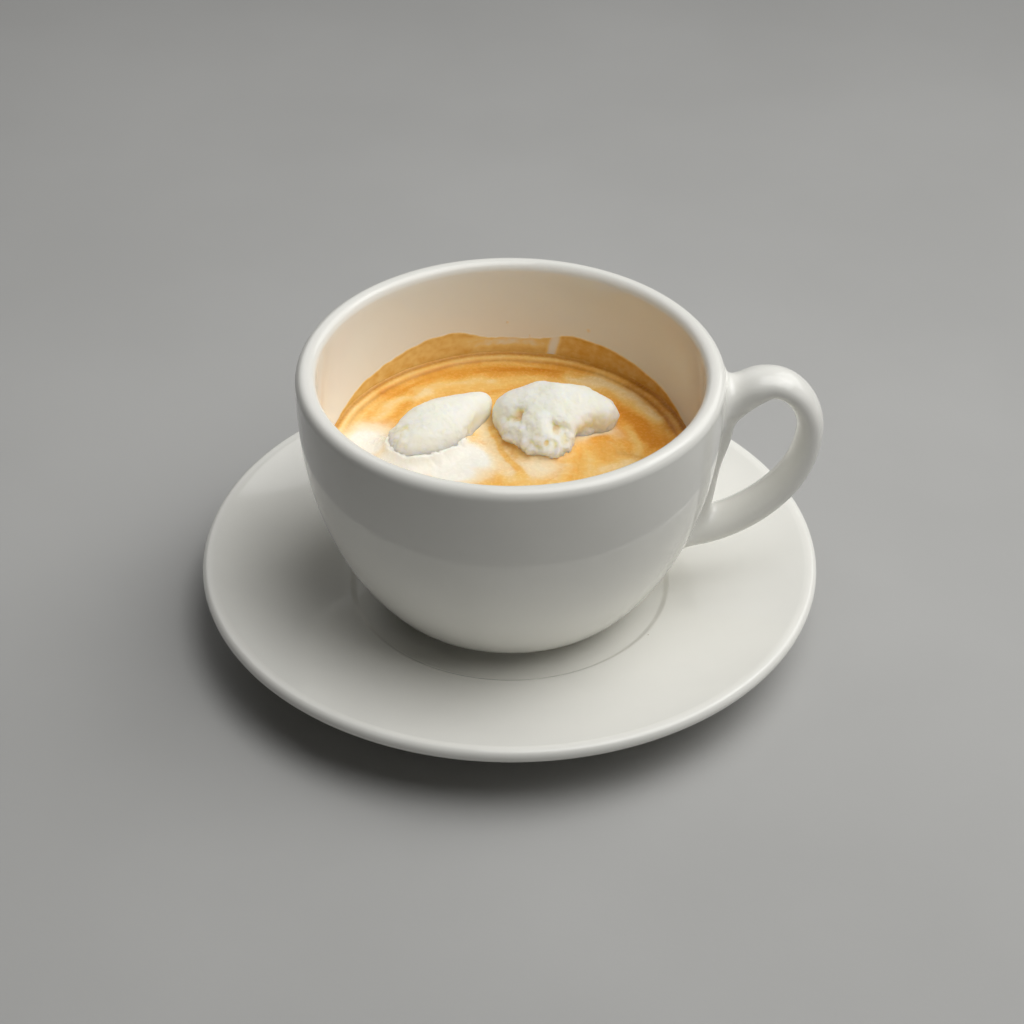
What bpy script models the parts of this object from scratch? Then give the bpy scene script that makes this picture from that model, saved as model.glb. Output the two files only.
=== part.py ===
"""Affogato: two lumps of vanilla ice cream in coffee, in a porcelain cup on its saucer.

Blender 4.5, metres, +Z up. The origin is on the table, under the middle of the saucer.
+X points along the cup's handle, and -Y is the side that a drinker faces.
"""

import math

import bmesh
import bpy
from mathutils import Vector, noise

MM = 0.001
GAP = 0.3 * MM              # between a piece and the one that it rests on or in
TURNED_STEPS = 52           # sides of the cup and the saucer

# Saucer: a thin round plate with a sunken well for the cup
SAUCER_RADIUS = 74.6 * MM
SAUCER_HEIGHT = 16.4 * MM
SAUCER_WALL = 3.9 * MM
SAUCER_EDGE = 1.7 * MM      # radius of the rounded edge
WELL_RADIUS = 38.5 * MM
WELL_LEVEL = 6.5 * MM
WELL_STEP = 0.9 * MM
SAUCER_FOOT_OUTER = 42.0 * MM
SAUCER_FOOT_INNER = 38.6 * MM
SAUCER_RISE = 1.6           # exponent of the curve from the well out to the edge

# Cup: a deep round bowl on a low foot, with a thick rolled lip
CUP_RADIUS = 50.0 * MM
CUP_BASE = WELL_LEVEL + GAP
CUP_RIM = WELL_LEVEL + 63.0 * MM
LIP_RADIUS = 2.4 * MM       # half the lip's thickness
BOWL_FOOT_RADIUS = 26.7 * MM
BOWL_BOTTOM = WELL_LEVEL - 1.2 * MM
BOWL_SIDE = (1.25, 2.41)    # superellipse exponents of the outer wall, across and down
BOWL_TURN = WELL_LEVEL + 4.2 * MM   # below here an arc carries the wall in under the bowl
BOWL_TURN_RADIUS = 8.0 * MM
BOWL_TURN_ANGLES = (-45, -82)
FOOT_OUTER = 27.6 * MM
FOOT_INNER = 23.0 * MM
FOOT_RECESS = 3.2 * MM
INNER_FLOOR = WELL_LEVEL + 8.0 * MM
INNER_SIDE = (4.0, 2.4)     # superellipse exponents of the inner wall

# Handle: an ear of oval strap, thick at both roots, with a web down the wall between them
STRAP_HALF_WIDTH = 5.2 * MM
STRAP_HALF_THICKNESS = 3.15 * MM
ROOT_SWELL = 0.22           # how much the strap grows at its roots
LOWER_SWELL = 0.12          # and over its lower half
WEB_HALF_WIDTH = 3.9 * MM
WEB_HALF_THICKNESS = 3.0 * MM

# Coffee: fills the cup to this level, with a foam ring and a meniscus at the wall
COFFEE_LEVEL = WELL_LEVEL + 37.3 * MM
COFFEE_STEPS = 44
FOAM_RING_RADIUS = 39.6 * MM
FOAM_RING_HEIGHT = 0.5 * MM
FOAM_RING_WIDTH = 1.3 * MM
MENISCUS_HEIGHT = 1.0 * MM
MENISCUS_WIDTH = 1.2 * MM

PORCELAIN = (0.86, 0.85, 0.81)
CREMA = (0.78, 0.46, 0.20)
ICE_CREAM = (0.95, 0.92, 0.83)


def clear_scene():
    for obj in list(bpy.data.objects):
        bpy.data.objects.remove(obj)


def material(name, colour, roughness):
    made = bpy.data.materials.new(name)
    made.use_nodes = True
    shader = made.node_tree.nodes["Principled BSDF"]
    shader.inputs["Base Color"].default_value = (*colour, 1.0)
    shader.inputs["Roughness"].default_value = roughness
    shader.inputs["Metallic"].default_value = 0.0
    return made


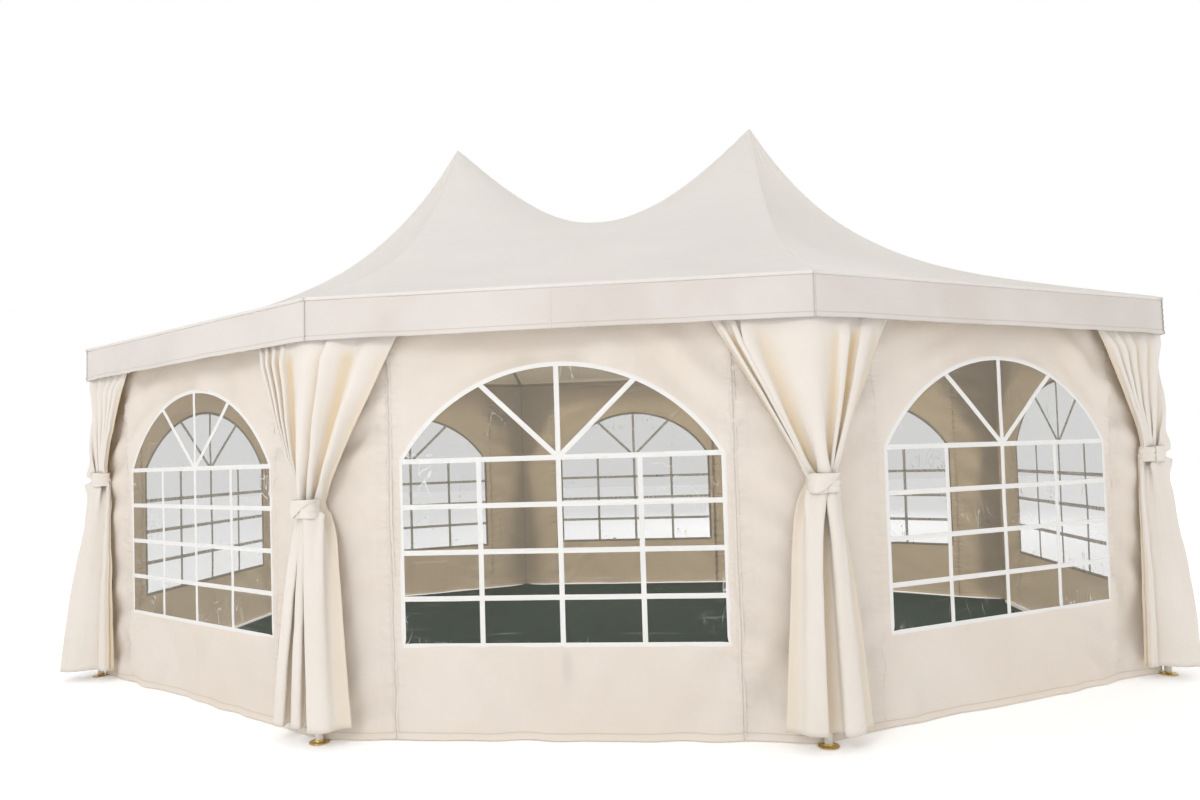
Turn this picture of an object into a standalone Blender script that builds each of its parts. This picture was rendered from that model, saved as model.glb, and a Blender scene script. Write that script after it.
══════════
**Problem to work on:** Exact reproduction is required: output the lines from the start of the entries above through the line with "SAUCER_RISE = 1.6".

**Response:**
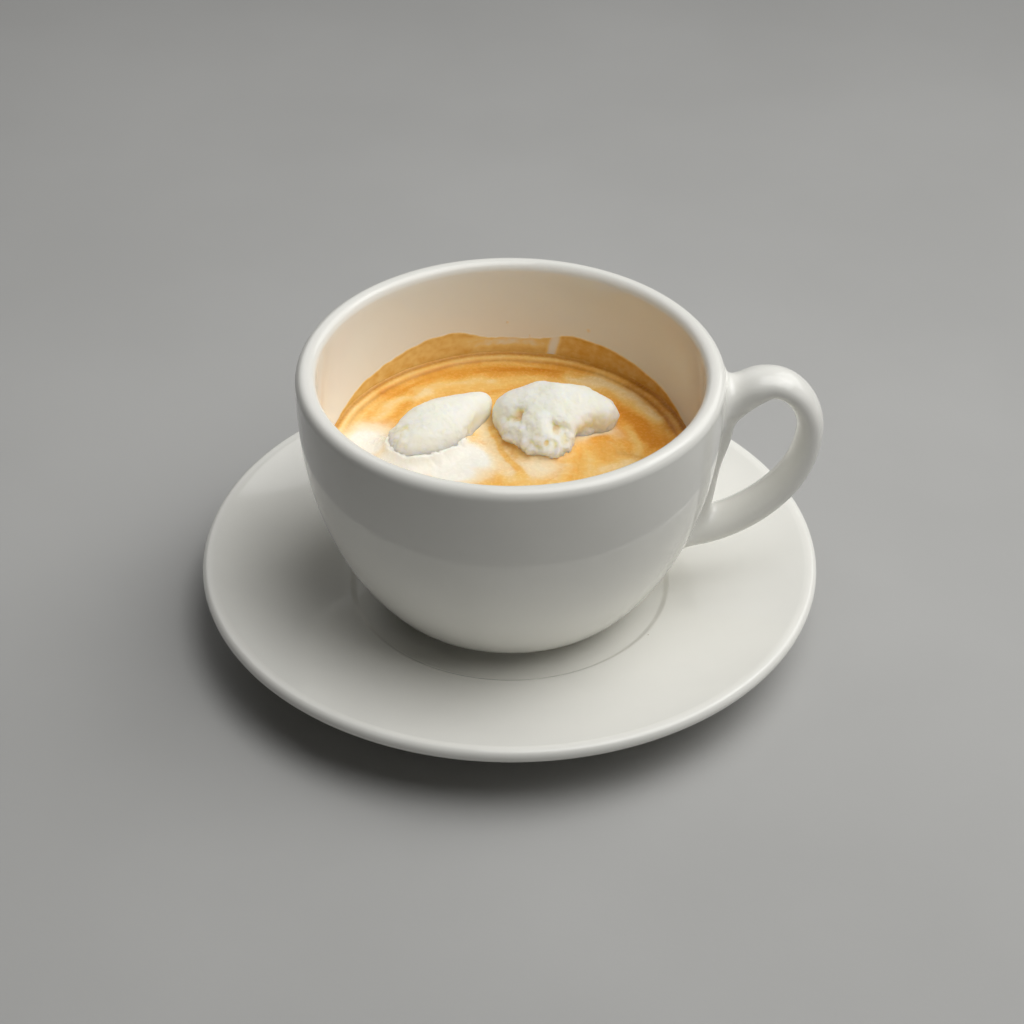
What bpy script models the parts of this object from scratch? Then give the bpy scene script that makes this picture from that model, saved as model.glb. Output the two files only.
=== part.py ===
"""Affogato: two lumps of vanilla ice cream in coffee, in a porcelain cup on its saucer.

Blender 4.5, metres, +Z up. The origin is on the table, under the middle of the saucer.
+X points along the cup's handle, and -Y is the side that a drinker faces.
"""

import math

import bmesh
import bpy
from mathutils import Vector, noise

MM = 0.001
GAP = 0.3 * MM              # between a piece and the one that it rests on or in
TURNED_STEPS = 52           # sides of the cup and the saucer

# Saucer: a thin round plate with a sunken well for the cup
SAUCER_RADIUS = 74.6 * MM
SAUCER_HEIGHT = 16.4 * MM
SAUCER_WALL = 3.9 * MM
SAUCER_EDGE = 1.7 * MM      # radius of the rounded edge
WELL_RADIUS = 38.5 * MM
WELL_LEVEL = 6.5 * MM
WELL_STEP = 0.9 * MM
SAUCER_FOOT_OUTER = 42.0 * MM
SAUCER_FOOT_INNER = 38.6 * MM
SAUCER_RISE = 1.6           # exponent of the curve from the well out to the edge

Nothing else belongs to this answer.